Vale così poco un egiziano agli occhi di queste persone? È così facile spengere una vita, distruggere una famiglia?
Il Popolo egiziano, ancora una volta e più di sempre, non ci sta.
Si sono conclusi sabato i tre giorni di lutto nazionale durante i quali sono stati cancellati eventi, feste e celebrazioni in tutto l’Egitto.
Il canale televiso Al Ahly, di proprietà della squadra, da giovedì trasmette solo preghiere e versi del Corano e, di fronte a tutti i club di proprietà di squadre di calcio egiziane, nei giorni scorsi, sono stati allestiti centri di donazione del sangue.
La squadra di Al Ahly ha deciso che non giocherà per cinque anni nello stadio di Port Said e che non giocherà nessuna partita per i prossimi tre mesi. Il campionato egiziano rimane comunque sospeso.
Da giovedì ad oggi il Popolo egiziano è in completa e totale ribellione.
Venerdì si sono di nuovo riuniti in Piazza Tahrir migliaia di persone che chiedevano giustizia, mentre la sede del Ministero degli interni e le strade ad esso adiacenti sono state occupate dagli ultras e dai manifestanti che da allora sono in lotta con la polizia.
Sono ricominciati i lanci di lacrimogeni, di proiettili di gomma, le sassaiole ed in molti hanno cercato di mettersi tra le due parti per una tregua.
Sono scesi in strada i ragazzi del movimento del 25 Gennaio, che con striscioni pacifici chiedevano ai manifestanti di recarsi a Piazza Tahrir, il vero centro della Rivoluzione.
Sono intervenute le donne, un corteo di “MADRI EGIZIANE”, che si sono recate nelle vie degli scontri a chiedere una tregua, ma a nulla è servito.
Si sono organizzati gruppi di parlamentari, accompagnati dal Movimento del 25 Gennaio, anche loro con la richiesta di andare a Piazza Tahrir ad esternare la loro rabbia.
Questa volta il Popolo è al limite, davvero, la gente è stremata.
Non ce la facciamo più a vedere la morte alla televisione ogni giorno, a guardare le madri piangere figli perduti senza un motivo, tra sofferenze e violenza. L’aria al Cairo è irrespirabile, il dolore ha preso il posto dell’ossigeno.

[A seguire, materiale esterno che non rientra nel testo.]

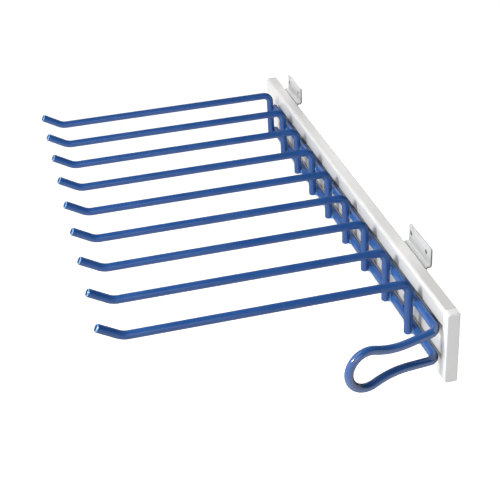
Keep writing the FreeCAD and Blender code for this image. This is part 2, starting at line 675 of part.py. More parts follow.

Il Parlamento, riunitosi d’urgenza giovedì scorso, ha cominciato a prendere delle decisioni.
Nelle prossime ore il clan Moubarak che si trova a Torah, il penitenziario di cui avevamo parlato QUI, sarà finalmente separato.
Ogni personaggio appartente al vecchio governo sarà trasferito per impedire che questa gente possa comunicare tra loro e Hosni, finora in un ospedale 5* al Cairo, sarà finalmente messo agli arresti nell’ospedale penitenziario di Torah.
Questi provvedimenti, nonostante possano risultare importanti, sono per me totalmente inutili.
L’unica cosa che può far ritornare la pace e la tranquillità nel Popolo egiziano è vedere tutta questa gente realmente incriminata, con sentenze rigide e senza appello.
Ad oggi, l’Egitto ha perso tantissimi giovani. Ragazzi intelligenti, che studiavano o lavoravano per mantenersi o mantenere la propria famiglia, giovani egiziani che si preparavano ad affrontare una vita, piccoli pezzi di un puzzle che costruivano con i loro sforzi e i loro sogni.
Tutte queste anime, a cui dobbiamo tantissimo, sono l’unico e vero dolore di questa Rivoluzione.
È impensabile ed inumano pensare che il loro sangue rimanga impunito.